What needs to be done:
Using the data that follows, return exactly the lines from the one that contains "crown_fill(0);" through the one that contains "from mathutils import Matrix, Vector", ends included.

═══ Supplied information ═══

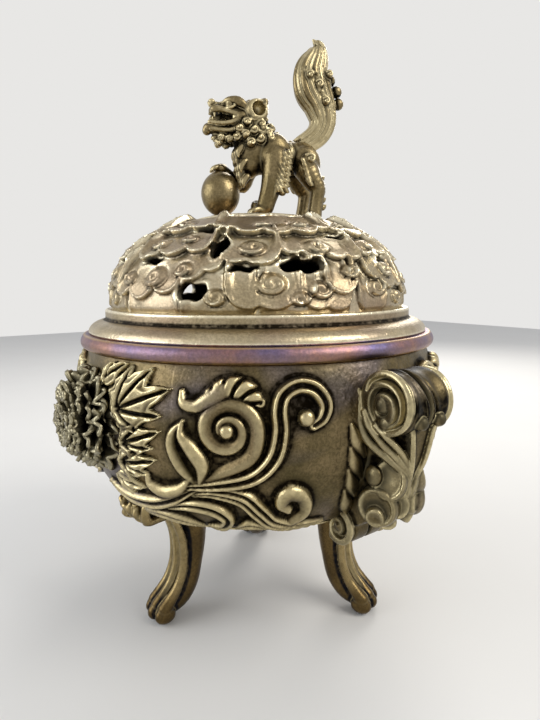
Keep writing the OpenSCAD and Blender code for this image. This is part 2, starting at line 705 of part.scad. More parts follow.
// A rounded limb through a row of [x, y, z, radius]
module limb(joints, facets = 9) {
    for (i = [0:len(joints) - 2]) hull() {
        ball_at(joints[i], facets);
        ball_at(joints[i + 1], facets);
    }
}
module ball_at(j, facets) { translate([j[0], j[1], j[2]]) sphere(r = j[3], $fn = facets); }

lion_ball_place = [14.8, -3, 8];
lion_ball_r = 8.2;

module lion_solid() {
    // Trunk and neck
    limb([[-16, 0, 24, 6.6], [-6, 0, 25, 5.4], [2, 0, 24, 8], [5, 0, 31, 7.2]], 11);
    // Near and far front legs, the far one with its paw on the ball
    limb([[-4.4, 4.6, 22.4, 5.4], [-4.6, 6.4, 15, 3.6], [-1.8, 6.9, 5.4, 2.8], [1.6, 7, 2, 3]]);
    limb([[2.4, -4.8, 20.4, 4.8], [4, -6.2, 12.6, 3], [10.6, -5.4, 16.6, 2.4], [13.6, -4.4, 18, 2.6]]);
    // Hind legs
    for (side = [-1, 1])
        limb([[-17.6, side * 4.8, 20, 6], [-22.2, side * 6.8, 10.2, 2.9], [-21.2, side * 7, 3, 2.4],
              [-18.4, side * 7, 1, 3]]);
    // Head, with the muzzle and jaw held open
    limb([[5, 0, 35, 7.4], [9.6, 0, 37, 6.6]], 11);
    for (side = [-1, 1]) {
        hull() { ball_at([12, side * 2, 39, 3.6], 8); ball_at([18.2, side * 1.6, 39.8, 2.4], 8); }
        hull() { ball_at([9, side * 2, 31.6, 3], 8); ball_at([16.2, side * 1.4, 29.6, 2], 8); }
        ball_at([12.4, side * 3.8, 42.2, 2.4], 8);
        hull() { ball_at([3, side * 5, 40.6, 2.4], 8); ball_at([1.2, side * 6.8, 44.4, 0.8], 8); }
    }
    ball_at([18.6, 0, 42.2, 2], 8);
    // Rows of curls over the neck and under the jaw
    for (row = [0:2], i = [-3:3])
        ball_at([2.6 - 2.6 * row + (abs(i) < 2 ? -1 : 1.6), i * 2.7, 39 - 4.2 * row - 1.3 * abs(i), 2.3], 7);
    for (i = [-1:1]) ball_at([13.4 - abs(i), i * 2.6, 27.4, 2], 7);
}

module lion_body() {
    color(brass)
    difference() {
        lion_frame() difference() {
            union() {
                lion_solid();
                translate([-1.5, 0, -crown_t]) cylinder(r1 = boss_r, r2 = 3.4, h = 19 + crown_t, $fn = 24);
            }
            translate(lion_ball_place) sphere(r = lion_ball_r + 0.1, $fn = 20);
            limb(tail_root, 10);
        }
        crown_fill(0.05);
        translate([0, 0, dome_top])
            cylinder(r = finial_bolt_d / 2 + screw_clear, h = crown_t + boss_h, $fn = 32);
    }
}

// Everything under the crown plate's upper side, for the feet to be cut to
module crown_fill(gap) {
    rotate_extrude($fn = 36)
        polygon(concat(dome_curve(dome_r + crown_t + gap, dome_h + crown_t + gap), [[0, dome_z]]));
}

// The plume: its root is let into the rump, then it rises and swells to a tip
tail_root = [[-17, 0, 28, 3.4], [-23, 0, 31.4, 4]];
module lion_tail() {
    plume = [[-23, 0, 31.4, 3.9], [-27.4, 0, 37.4, 4.4], [-27.6, 0, 44.4, 5.2], [-23, 0, 52, 7],
             [-22.6, 0, 57.4, 5.2], [-24, 0, 61, 2.6]];
    color(brass)
    lion_frame() {
        translate([0, 0, 0]) scale([1, 0.8, 1]) {
            limb([[-19, 0, 29, 3.1], [-23, 0, 31.4, 3.9]]);
            limb(plume, 10);
            hull() { ball_at(plume[5], 10); translate([-22.4, 0, 64.3]) sphere(r = 0.4, $fn = 8); }
        }
        for (p = [[-31.2, 53, 2], [-33, 48.6, 2], [-32.6, 44, 1.8]])
            translate([p[0], 0, p[1]]) sphere(r = p[2], $fn = 8);
    }
}

module lion_ball() {
    color(pale_brass)
    difference() {
        lion_frame() translate(lion_ball_place) sphere(r = lion_ball_r, $fn = 48);
        crown_fill(0);
    }
}

// ---------------------------------------------------------------- the parts
bowl();
mouth_ring();
at_angle(leg_angles[0]) leg();  // leg_front
at_angle(leg_angles[1]) leg();  // leg_right
at_angle(leg_angles[2]) leg();  // leg_left
leg_screws();
leg_washers();
handle(handle_angles[0]);  // handle_right
handle(handle_angles[1]);  // handle_left
handle_screws();
handle_washers();
peony(flower_angles[0]);  // peony_front
peony(flower_angles[1]);  // peony_back
peony_leaves(flower_angles[0]);  // peony_leaves_front
peony_leaves(flower_angles[1]);  // peony_leaves_back
peony_screws();
peony_washers();
scroll(45, 0);  // scroll_front_right
scroll(-45, 1);  // scroll_front_left
scroll(135, 1);  // scroll_back_right
scroll(-135, 0);  // scroll_back_left
lid_flange();
lid_dome();
crown_plate();
lion_body();
lion_tail();
lion_ball();
finial_bolt();
finial_washer();
finial_nut();
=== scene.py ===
# %% [markdown]
# # A cast brass incense burner with a lion on its lid
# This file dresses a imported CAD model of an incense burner: a round bowl on three
# paw feet, with two scroll handles, two peonies, scrollwork, and a lid of pierced
# clouds. The CAD solids are the frame. They have the right sizes and places, and
# the lid lifts on its own body. Everything here is built round them in metres.

# %% Load the frame
import math
import bpy
import numpy as np
from mathutils import Matrix, Vector


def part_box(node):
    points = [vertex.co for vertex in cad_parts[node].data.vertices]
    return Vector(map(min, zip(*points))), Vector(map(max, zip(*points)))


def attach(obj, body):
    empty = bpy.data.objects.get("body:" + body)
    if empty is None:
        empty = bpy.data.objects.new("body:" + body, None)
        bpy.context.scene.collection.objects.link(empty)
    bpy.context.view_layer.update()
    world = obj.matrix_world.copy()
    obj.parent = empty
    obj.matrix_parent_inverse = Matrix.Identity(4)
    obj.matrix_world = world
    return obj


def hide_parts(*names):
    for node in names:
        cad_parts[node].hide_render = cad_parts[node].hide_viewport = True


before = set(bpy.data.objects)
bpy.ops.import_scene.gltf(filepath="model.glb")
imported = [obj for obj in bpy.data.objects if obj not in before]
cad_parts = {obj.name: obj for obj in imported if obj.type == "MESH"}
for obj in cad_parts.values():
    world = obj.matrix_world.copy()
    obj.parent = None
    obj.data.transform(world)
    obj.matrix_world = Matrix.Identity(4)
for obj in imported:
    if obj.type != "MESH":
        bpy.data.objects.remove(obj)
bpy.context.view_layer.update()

# %% [markdown]
# ## Measures
# A founder keeps a few working sizes on the bench. They are read from the frame
# here, in millimetres, so that every sculpted piece lands on its CAD solid. An
# azimuth is measured round the bowl's axis, from the front peony towards the
# right handle, and it is in degrees, as a potter's wheel would be marked.

# %% Read the working sizes
MM = 0.001


def box_mm(node):
    low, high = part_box(node)
    return np.array(low) / MM, np.array(high) / MM


BOWL_LOW, BOWL_HIGH = box_mm("bowl")
RING_LOW, RING_HIGH = box_mm("mouth_ring")
FLANGE_HIGH = box_mm("lid_flange")[1]
CROWN_HIGH = box_mm("crown_plate")[1]
BALL_LOW, BALL_HIGH = box_mm("lion_ball")
BOWL_R = BOWL_HIGH[0]
BASE_Z = BOWL_LOW[2]
SHOULDER_Z = RING_LOW[2]
SEAT_Z = RING_HIGH[2]
DOME_Z = FLANGE_HIGH[2]
CROWN_Z = CROWN_HIGH[2]
print("bowl radius", BOWL_R, "underside", BASE_Z, "shoulder", SHOULDER_Z, "seat", SEAT_Z,
      "dome foot", DOME_Z, "crown", CROWN_Z)


def polar(azimuth, radius, z):
    """A point round the axis, in millimetres."""
    a = math.radians(azimuth)
    return np.array([radius * math.sin(a), -radius * math.cos(a), z])


def turn_points(points, degrees):
    """Points turned about the upright axis, anticlockwise from above."""
    a = math.radians(degrees)
    x, y = points[:, 0], points[:, 1]
    return np.stack([x * math.cos(a) - y * math.sin(a), x * math.sin(a) + y * math.cos(a), points[:, 2]], 1)


def grid_quads(n, m, round_n=False, round_m=False):
    """Quads over n rows of m points. A round grid joins its last row or column to the first."""
    i, j = np.meshgrid(np.arange(n - 1 + round_n), np.arange(m - 1 + round_m), indexing="ij")
    i, j = i.ravel(), j.ravel()
    i2, j2 = (i + 1) % n, (j + 1) % m
    return np.stack([i * m + j, i2 * m + j, i2 * m + j2, i * m + j2], 1)


# %% [markdown]
# ## The camera
# The camera comes first, because everything else is judged through it. It stands
# a little above the bowl's rim and only about a hand span from the bowl's axis, so the
# perspective is strong: the lid is seen from just above and the lion from below.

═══

Written answer:
        crown_fill(0);
    }
}

// ---------------------------------------------------------------- the parts
bowl();
mouth_ring();
at_angle(leg_angles[0]) leg();  // leg_front
at_angle(leg_angles[1]) leg();  // leg_right
at_angle(leg_angles[2]) leg();  // leg_left
leg_screws();
leg_washers();
handle(handle_angles[0]);  // handle_right
handle(handle_angles[1]);  // handle_left
handle_screws();
handle_washers();
peony(flower_angles[0]);  // peony_front
peony(flower_angles[1]);  // peony_back
peony_leaves(flower_angles[0]);  // peony_leaves_front
peony_leaves(flower_angles[1]);  // peony_leaves_back
peony_screws();
peony_washers();
scroll(45, 0);  // scroll_front_right
scroll(-45, 1);  // scroll_front_left
scroll(135, 1);  // scroll_back_right
scroll(-135, 0);  // scroll_back_left
lid_flange();
lid_dome();
crown_plate();
lion_body();
lion_tail();
lion_ball();
finial_bolt();
finial_washer();
finial_nut();
=== scene.py ===
# %% [markdown]
# # A cast brass incense burner with a lion on its lid
# This file dresses a imported CAD model of an incense burner: a round bowl on three
# paw feet, with two scroll handles, two peonies, scrollwork, and a lid of pierced
# clouds. The CAD solids are the frame. They have the right sizes and places, and
# the lid lifts on its own body. Everything here is built round them in metres.

# %% Load the frame
import math
import bpy
import numpy as np
from mathutils import Matrix, Vector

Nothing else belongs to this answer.